● Provided material:
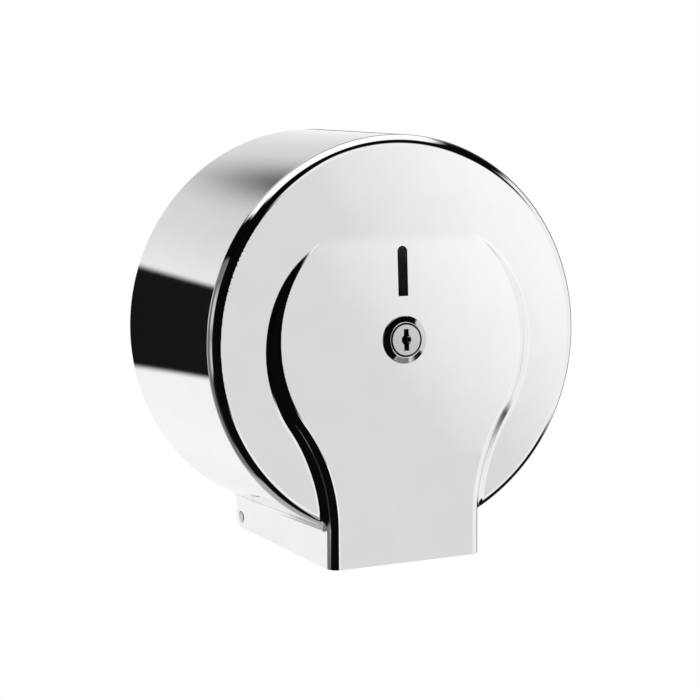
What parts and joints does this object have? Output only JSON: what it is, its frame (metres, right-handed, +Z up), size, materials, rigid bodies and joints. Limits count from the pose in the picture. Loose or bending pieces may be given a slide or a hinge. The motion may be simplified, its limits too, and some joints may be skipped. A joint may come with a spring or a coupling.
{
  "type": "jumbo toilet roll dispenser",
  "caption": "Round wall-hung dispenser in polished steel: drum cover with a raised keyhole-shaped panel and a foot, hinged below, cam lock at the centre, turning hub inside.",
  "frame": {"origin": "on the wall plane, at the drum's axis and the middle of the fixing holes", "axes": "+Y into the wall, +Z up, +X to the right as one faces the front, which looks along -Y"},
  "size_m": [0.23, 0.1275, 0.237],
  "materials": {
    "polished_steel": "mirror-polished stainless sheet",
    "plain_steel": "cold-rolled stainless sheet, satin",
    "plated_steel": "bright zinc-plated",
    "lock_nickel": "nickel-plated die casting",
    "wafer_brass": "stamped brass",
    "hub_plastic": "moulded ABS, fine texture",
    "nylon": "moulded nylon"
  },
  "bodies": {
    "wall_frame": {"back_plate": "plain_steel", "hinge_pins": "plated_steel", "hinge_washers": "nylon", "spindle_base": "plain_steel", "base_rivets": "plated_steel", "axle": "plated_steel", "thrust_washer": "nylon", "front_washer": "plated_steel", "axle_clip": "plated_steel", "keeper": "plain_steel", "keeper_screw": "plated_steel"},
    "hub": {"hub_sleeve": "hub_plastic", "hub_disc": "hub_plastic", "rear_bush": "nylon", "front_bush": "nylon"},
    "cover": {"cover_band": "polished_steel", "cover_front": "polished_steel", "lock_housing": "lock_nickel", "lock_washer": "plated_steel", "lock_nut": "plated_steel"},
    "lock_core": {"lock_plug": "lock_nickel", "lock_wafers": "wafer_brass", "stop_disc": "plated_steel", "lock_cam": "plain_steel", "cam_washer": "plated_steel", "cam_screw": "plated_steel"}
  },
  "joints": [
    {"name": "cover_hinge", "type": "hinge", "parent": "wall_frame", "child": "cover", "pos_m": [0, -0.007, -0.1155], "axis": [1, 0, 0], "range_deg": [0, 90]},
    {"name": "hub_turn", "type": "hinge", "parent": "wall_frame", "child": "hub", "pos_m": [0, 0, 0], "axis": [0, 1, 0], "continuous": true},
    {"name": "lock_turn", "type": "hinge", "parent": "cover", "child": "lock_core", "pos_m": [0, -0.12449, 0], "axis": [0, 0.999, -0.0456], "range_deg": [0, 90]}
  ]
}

● Task to complete: Please output the complete data exactly.

● Result:
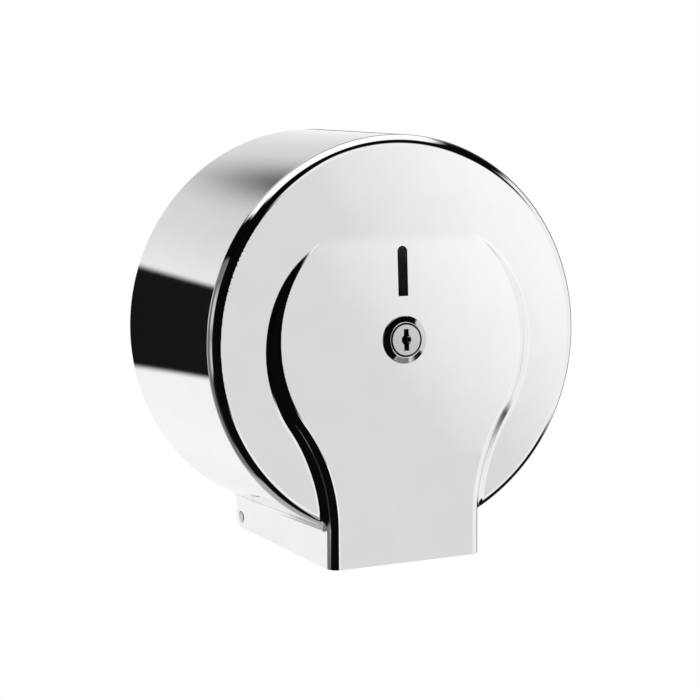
What parts and joints does this object have? Output only JSON: what it is, its frame (metres, right-handed, +Z up), size, materials, rigid bodies and joints. Limits count from the pose in the picture. Loose or bending pieces may be given a slide or a hinge. The motion may be simplified, its limits too, and some joints may be skipped. A joint may come with a spring or a coupling.
{
  "type": "jumbo toilet roll dispenser",
  "caption": "Round wall-hung dispenser in polished steel: drum cover with a raised keyhole-shaped panel and a foot, hinged below, cam lock at the centre, turning hub inside.",
  "frame": {"origin": "on the wall plane, at the drum's axis and the middle of the fixing holes", "axes": "+Y into the wall, +Z up, +X to the right as one faces the front, which looks along -Y"},
  "size_m": [0.23, 0.1275, 0.237],
  "materials": {
    "polished_steel": "mirror-polished stainless sheet",
    "plain_steel": "cold-rolled stainless sheet, satin",
    "plated_steel": "bright zinc-plated",
    "lock_nickel": "nickel-plated die casting",
    "wafer_brass": "stamped brass",
    "hub_plastic": "moulded ABS, fine texture",
    "nylon": "moulded nylon"
  },
  "bodies": {
    "wall_frame": {"back_plate": "plain_steel", "hinge_pins": "plated_steel", "hinge_washers": "nylon", "spindle_base": "plain_steel", "base_rivets": "plated_steel", "axle": "plated_steel", "thrust_washer": "nylon", "front_washer": "plated_steel", "axle_clip": "plated_steel", "keeper": "plain_steel", "keeper_screw": "plated_steel"},
    "hub": {"hub_sleeve": "hub_plastic", "hub_disc": "hub_plastic", "rear_bush": "nylon", "front_bush": "nylon"},
    "cover": {"cover_band": "polished_steel", "cover_front": "polished_steel", "lock_housing": "lock_nickel", "lock_washer": "plated_steel", "lock_nut": "plated_steel"},
    "lock_core": {"lock_plug": "lock_nickel", "lock_wafers": "wafer_brass", "stop_disc": "plated_steel", "lock_cam": "plain_steel", "cam_washer": "plated_steel", "cam_screw": "plated_steel"}
  },
  "joints": [
    {"name": "cover_hinge", "type": "hinge", "parent": "wall_frame", "child": "cover", "pos_m": [0, -0.007, -0.1155], "axis": [1, 0, 0], "range_deg": [0, 90]},
    {"name": "hub_turn", "type": "hinge", "parent": "wall_frame", "child": "hub", "pos_m": [0, 0, 0], "axis": [0, 1, 0], "continuous": true},
    {"name": "lock_turn", "type": "hinge", "parent": "cover", "child": "lock_core", "pos_m": [0, -0.12449, 0], "axis": [0, 0.999, -0.0456], "range_deg": [0, 90]}
  ]
}